In connection with the Acquisition, Mr. Hays received cash consideration in the amount of approximately $247 million and 337,610 shares of common stock, par value $0.10, of the Company. In addition, Mr. Hays directed the Company to issue an additional 1,668,049 shares of common stock, par value $0.10, of the Company that Mr. Hays would have otherwise received in connection with the Acquisition to an irrevocable trust of which Mr. Hays’ children and grandchildren are beneficiaries.

In addition, effective as of November 16, 2018, Mr. Hays became employed by the Company as Vice Chairman, and he entered into an Employment Agreement with the Company that provides for payment of an annual base salary of $517,000 for a three-year term of employment, after which time this amount will be as mutually agreed upon between Mr. Hays and the Company, and which provides that the Company will terminate the agreement only “with





cause” during the initial three-year term.  Pursuant to his Employment Agreement, Mr. Hays is also eligible during the initial three-year term to participate in the Company’s Senior Leader Bonus Program in effect from time to time, and his bonus target under the Senior Leader Bonus Program is $700,000. The Company has determined that Mr. Hays is not an executive officer.

Mr. Hays also entered into a Non-Competition, Non-Solicitation, Confidentiality and Non-Disclosure Agreement which includes five-year non-competition and non-solicitation covenants.  In addition, Mr. Hays’ Employment Agreement includes a prohibition on directly or indirectly soliciting or servicing our clients or soliciting our employees to leave their employment with us.

In addition, in connection with the Acquisition, Mr. Hays’ daughter, Jessica Whinnery, became employed by a subsidiary of the Company as a Benefits Consultant in the Company’s new Minneapolis, Minnesota office. Her total annual compensation is expected to be approximately $161,000, consisting of a base salary of approximately $127,000 and an expected bonus of approximately of $34,000.

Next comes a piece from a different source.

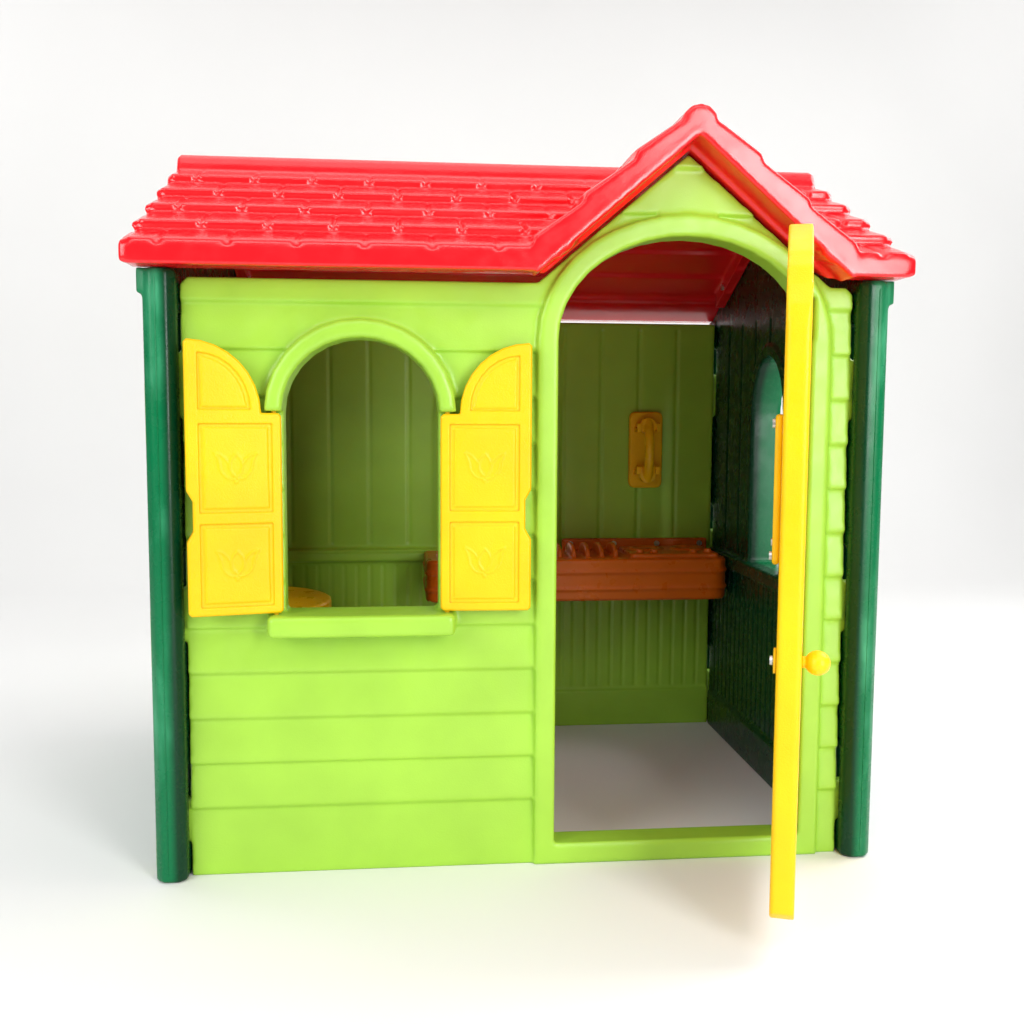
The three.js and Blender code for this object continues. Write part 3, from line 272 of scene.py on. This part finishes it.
def tube(points, radius, closed=False, sides=8):
    """A round bead along a line of points."""
    path = [Vector(p) for p in points]
    count = len(path)
    rings = []
    side = None
    for i, point in enumerate(path):
        before = path[i - 1] if closed or i > 0 else point
        after = path[(i + 1) % count] if closed or i < count - 1 else point
        along = (after - before).normalized()
        if side is None:
            side = along.orthogonal().normalized()
        side = (side - along * side.dot(along)).normalized()
        other = along.cross(side)
        for k in range(sides):
            turn = 2 * math.pi * k / sides
            rings.append(point + (side * math.cos(turn) + other * math.sin(turn)) * radius)
    faces = []
    for i in range(count if closed else count - 1):
        j = (i + 1) % count
        for k in range(sides):
            m = (k + 1) % sides
            faces.append((i * sides + k, i * sides + m, j * sides + m, j * sides + k))
    if not closed:
        faces.append(tuple(reversed(range(sides))))
        faces.append(tuple(range((count - 1) * sides, count * sides)))
    return rings, faces


def inset(outline, distance):
    """Moves a flat outline's points inwards along their average normals."""
    points = np.array(outline, float)
    forward = np.roll(points, -1, 0) - points
    forward /= np.maximum(np.linalg.norm(forward, axis=1, keepdims=True), 1e-9)
    inward = np.stack([-forward[:, 1], forward[:, 0]], 1)
    average = inward + np.roll(inward, 1, 0)
    average /= np.maximum(np.linalg.norm(average, axis=1, keepdims=True), 1e-9)
    return points + average * distance


def pad(outline, depth, edge, matrix, steps=3):
    """A plate with a rounded upper edge. Its top is at height 0 and its outline runs anticlockwise."""
    layers = [(0.0, -depth)]
    for i in range(steps + 1):
        turn = math.pi / 2 * i / steps
        layers.append((edge * (1 - math.cos(turn)), edge * (math.sin(turn) - 1)))
    points = []
    for distance, height in layers:
        points += [matrix @ Vector((u, v, height)) for u, v in inset(outline, distance)]
    count = len(outline)
    faces = [tuple(reversed(range(count)))]
    for layer in range(len(layers) - 1):
        for i in range(count):
            j = (i + 1) % count
            low, high = layer * count, (layer + 1) * count
            faces.append((low + i, low + j, high + j, high + i))
    faces.append(tuple(range((len(layers) - 1) * count, len(layers) * count)))
    return points, faces


def arc(centre, radii, degrees, steps):
    turns = np.radians(np.linspace(*degrees, steps + 1))
    return [(centre[0] + radii[0] * math.cos(t), centre[1] + radii[1] * math.sin(t)) for t in turns]


def rounded(u, v, corner, steps=4):
    """Outline of a rectangle u[0]..u[1] by v[0]..v[1] with round corners, anticlockwise."""
    r = (corner, corner)
    return [
        *arc((u[1] - corner, v[0] + corner), r, (-90, 0), steps),
        *arc((u[1] - corner, v[1] - corner), r, (0, 90), steps),
        *arc((u[0] + corner, v[1] - corner), r, (90, 180), steps),
        *arc((u[0] + corner, v[0] + corner), r, (180, 270), steps),
    ]


def trimmed(shape, point, normal):
    """The part of a closed shape on the normal's side of a plane, closed again. None if nothing is left."""
    points, faces = shape
    distances = [(p - point).dot(normal) for p in points]
    if min(distances) >= 0:
        return shape
    if max(distances) <= 0:
        return None
    bm = bmesh.new()
    corners = [bm.verts.new(p) for p in points]
    for face in faces:
        bm.faces.new([corners[i] for i in face])
    everything = [*bm.verts, *bm.edges, *bm.faces]
    made = bmesh.ops.bisect_plane(
        bm, geom=everything, plane_co=point, plane_no=normal, clear_inner=True
    )
    edges = [g for g in made["geom_cut"] if isinstance(g, bmesh.types.BMEdge)]
    bmesh.ops.contextual_create(bm, geom=edges)
    bm.verts.index_update()
    left = [v.co.copy() for v in bm.verts], [tuple(v.index for v in f.verts) for f in bm.faces]
    bm.free()
    return left


# ---------------------------------------------------------------- mouldings


def add_shape(bm, shape):
    points, faces = shape
    corners = [bm.verts.new(p) for p in points]
    for face in faces:
        bm.faces.new([corners[i] for i in face])


def evaluated_mesh(piece):
    graph = bpy.context.evaluated_depsgraph_get()
    return bpy.data.meshes.new_from_object(piece.evaluated_get(graph), depsgraph=graph)


def settle(piece):
    """Applies a piece's modifiers to its mesh."""
    mesh = evaluated_mesh(piece)
    piece.modifiers.clear()
    piece.data = mesh


def skin(piece, cell, rounds):
    """Melts all of a piece's closed shapes into one skin and softens its edges."""
    melt = piece.modifiers.new("melt", "REMESH")
    melt.mode = "VOXEL"
    melt.voxel_size = cell * 1.0
    soften = piece.modifiers.new("soften", "SMOOTH")
    soften.factor = 0.5
    soften.iterations = rounds
    settle(piece)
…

Item 7.01 Regulation FD Disclosure

On November 16, 2018, the Company issued a press release announcing the closing of the Acquisition.  The press release is attached as Exhibit 99.1.

The information furnished herewith pursuant to Item 7.01 of this Current Report, including Exhibit 99.1, shall not be deemed to be filed for the purposes of Section 18 of the Securities Exchange Act of 1934, as amended (the “Exchange Act”), or otherwise subject to the liabilities of that section.  The information in this Current Report shall not be incorporated by reference into any filing under the Securities Act or the Exchange Act, except as shall be expressly set forth by specific reference in such filing.

Item 9.01 Financial Statements and Exhibits
 
(d)      Exhibits

The following exhibit is furnished herewith:

Exhibit No.
Description
 
 
99.1








 
 
 
SIGNATURES
 
Pursuant to the requirements of the Securities Exchange Act of 1934, as amended, the Registrant has duly caused this report to be signed on its behalf by the undersigned hereunto duly authorized.
 
 
Brown & Brown, Inc.
 
 
 
 
 
 
 
 
 
 
 
November 16, 2018
By: 
/s/ R. Andrew Watts
 
R. Andrew Watts
Executive Vice President, Treasurer and
Chief Financial Officer 


Exhibit


https://cdn.kscope.io/3139184b7d7ee58c6d4eab04ece2082a-logoa10.jpg    
News Release

R. Andrew Watts
November 16, 2018
Chief Financial Officer
(386) 239-5770


BROWN & BROWN, INC. COMPLETES ACQUISITION OF
HAYS COMPANIES

(Daytona Beach) . . . Brown & Brown, Inc. (NYSE:BRO) today announced the completion of the previously-announced acquisition of Hays Companies (“Hays”) by Brown & Brown, Inc.

Brown & Brown, Inc. is a leading insurance brokerage firm, providing risk management solutions to individuals and businesses. With Brown & Brown’s almost 80 years of proven success and thousands of teammates, we offer knowledge you can trust and strive to deliver superior customer service. For more information on Brown & Brown, visit www.bbinsurance.com. Hays Companies’ current operations can be reviewed at www.hayscompanies.com.

This press release may contain certain statements relating to future results which are forward-looking statements, including those associated with this acquisition; the appointments of those individuals currently employed by Hays to leadership positions with Brown & Brown after the transaction; and the integration of the current Hays operations with Brown & Brown after the transaction. These statements are not historical facts, but instead represent only Brown & Brown’s current belief regarding future events, many of which, by their nature, are inherently uncertain and outside of Brown & Brown’s control. It is possible that actual results may differ, possibly materially, from the anticipated results indicated in these forward-looking statements due to a number of risks and uncertainties. These risks and uncertainties include, but are not limited to: Brown & Brown’s consummation and integration of the announced acquisition, including adequately addressing any matters analyzed in the due diligence process; Brown & Brown’s ability to retain Hays’ clients following the transaction; the post-transaction performance of the operations acquired from Hays combined with Brown & Brown’s operations; material adverse changes in the business and financial condition of Hays, Brown & Brown, or both, and their respective clients; material adverse changes in economic conditions in the markets Brown & Brown serves and in the general economy; management’s decisions after the transaction regarding employment positions with Brown & Brown; the inability of certain individuals to fill certain positions with Brown





& Brown after the transaction; changes to management’s strategy, including the future strategic decisions regarding its insurance carrier relationships and/or the products and services it offers its distribution partners; future regulatory actions and conditions in the states in which Brown & Brown conducts its business; competition from others in the insurance agency, wholesale brokerage, insurance programs and service business. Further information concerning Brown & Brown and its business, including factors that potentially could materially affect Brown & Brown’s financial results and condition, as well as its other achievements, is contained in Brown & Brown’s filings with the Securities and Exchange Commission. All forward-looking statements made herein are made only as of the date of this release, and Brown & Brown does not undertake any obligation to publicly update or correct any forward-looking statements to reflect events or circumstances that subsequently occur or of which Brown & Brown hereafter becomes aware.